Понедельник, 10 марта.
Только что от Майковых, где было приятно, как всегда. Я сегодня так расхрабрилась, что поспорила с совершенно посторонним человеком, которого вижу в первый раз, Льговским[1], за Кокорева, на которого он нападал. Ну, право же, Кокорев делает много добра, а если его слишком превозносят, так разве он в этом виноват.
Погода опять была чудесная, и уже ездят на колесах; но дорога убийственная, говорят, я сама ее не замечаю, потому что сижу в карете и думаю о другом.

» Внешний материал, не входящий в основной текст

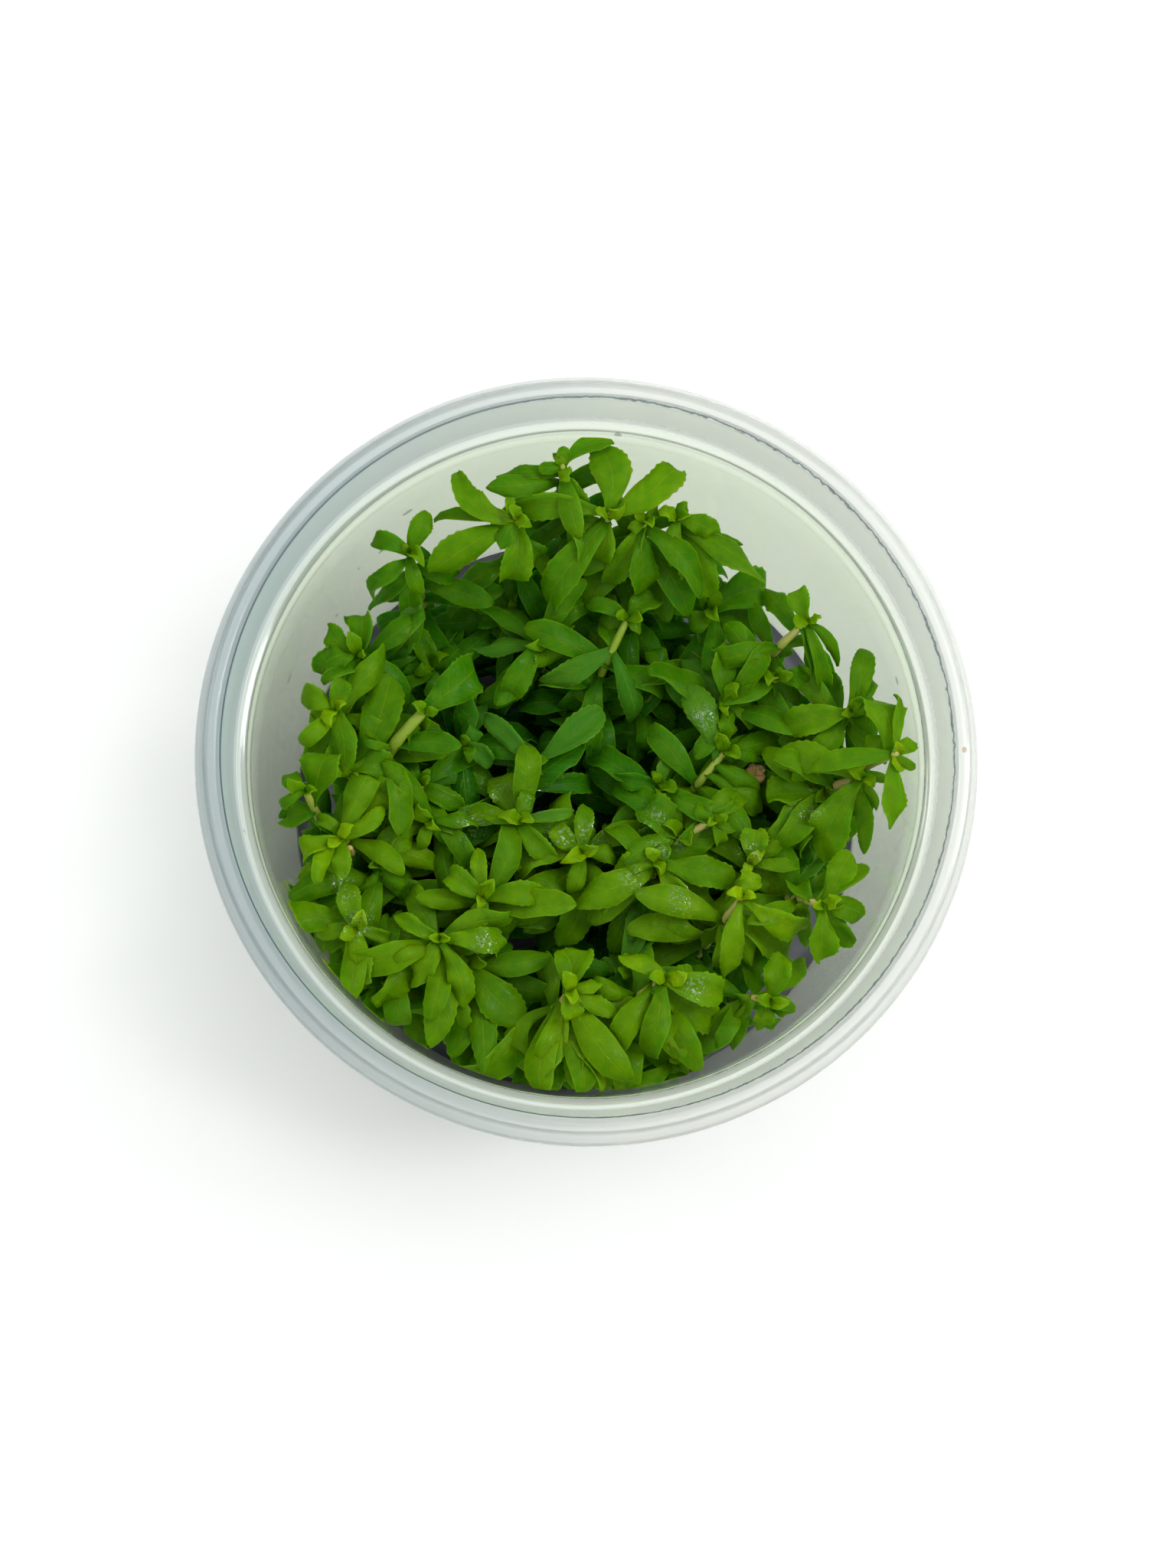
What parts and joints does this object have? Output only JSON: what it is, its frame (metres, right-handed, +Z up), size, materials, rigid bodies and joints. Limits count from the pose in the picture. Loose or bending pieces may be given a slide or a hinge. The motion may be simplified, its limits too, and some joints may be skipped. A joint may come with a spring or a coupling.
{
  "type": "tissue-culture aquarium plant in its cup",
  "caption": "Clear tapered plastic cup with a lid seat, holding culture gel and a dense stand of small leafy aquarium stem plants.",
  "frame": {"origin": "centre of the foot ring, on the surface that the cup stands on", "axes": "+Z up along the cup's axis, +X to the right and +Y away from the viewer as the picture shows the cup"},
  "size_m": [0.1, 0.1, 0.056],
  "materials": {
    "cup_plastic": "clear moulded polypropylene, glossy, slightly hazy",
    "culture_gel": "cloudy set gel with a wet surface",
    "plant": "fleshy leaves with a soft sheen, young tips yellow-green",
    "cut_stem_end": "pale brown dried cut end"
  },
  "bodies": {
    "root": {"cup": "cup_plastic", "gel": "culture_gel", "shoot_01": "plant", "shoot_02": "plant", "shoot_03": "plant", "shoot_04": "plant", "shoot_05": "plant", "shoot_06": "plant", "shoot_07": "plant", "shoot_08": "plant", "shoot_09": "plant", "shoot_10": "plant", "shoot_11": "plant", "shoot_12": "plant", "shoot_13": "plant", "shoot_14": "plant", "shoot_15": "plant", "shoot_16": "plant", "shoot_17": "plant", "shoot_18": "plant", "shoot_19": "plant", "shoot_20": "plant", "shoot_21": "plant", "shoot_22": "plant", "shoot_23": "plant", "shoot_24": "plant", "shoot_25": "plant", "shoot_26": "plant", "shoot_27": "plant", "shoot_28": "plant", "shoot_29": "plant", "shoot_30": "plant", "shoot_31": "plant", "shoot_32": "plant", "shoot_33": "plant", "shoot_34": "plant", "shoot_35": "plant", "shoot_36": "plant", "shoot_37": "plant", "shoot_38": "plant", "shoot_39": "plant", "shoot_40": "plant", "shoot_41": "plant", "shoot_42": "plant", "shoot_43": "plant", "shoot_44": "plant", "shoot_45": "plant", "shoot_46": "plant", "shoot_47": "plant", "shoot_48": "plant", "shoot_49": "plant", "shoot_50": "plant", "shoot_51": "plant", "shoot_52": "plant", "shoot_53": "plant", "cut_stem": "cut_stem_end"}
  },
  "joints": []
}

Читаю я теперь «Жирондистов», Ламартина, по-французски, конечно, — их в переводе нет; да книги эта — их четыре больших тома, с портретами — запрещены; Лавров советовал их прочесть.
Вторник, 11 марта.
Вторник, но мы к Лавровым не поехали, потому что у мама болит голова. Сейчас ушел от нас Гох. Мама говорит мне давеча: «Есть ли на свете кто-нибудь лучше Ивана Андреевича!»
Среда, 12 марта.
Сегодня так много болтала с папа и мама, а потом с Лизенькой и мисс Женнет, что выболтала, кажется, все, что было, и дневнику ничего не осталось.
Четверг, 13 марта.
Только что приехали от Ливотовых. У Ливотовых я нашла все общество также за чаем; но у самовара находились только Лиза и красавица Пащенко, остальные — мама, тетенька Ливотова, Шульц, Лавров и Хвостов — сидели в гостиной, и Лавров читал им из «Экономического Указателя» статью о возможности для женщин зарабатывать свой хлеб собственным трудом и в то же время не быть осмеянными и презираемыми и не казаться странными, а напротив того — быть достойными всякого уважения, и быть принимаемыми во всяком светском обществе[2].
Суббота, 15 марта.
Два часа ночи, и гости только что ушли. Франкенштейн играл, художники рисовали, Иван Карлович читал «Мертвые Души» Гоголя и «Эпилог», Некрасова; Микешин нарисовал Ивана Карловича в виде Чичикова.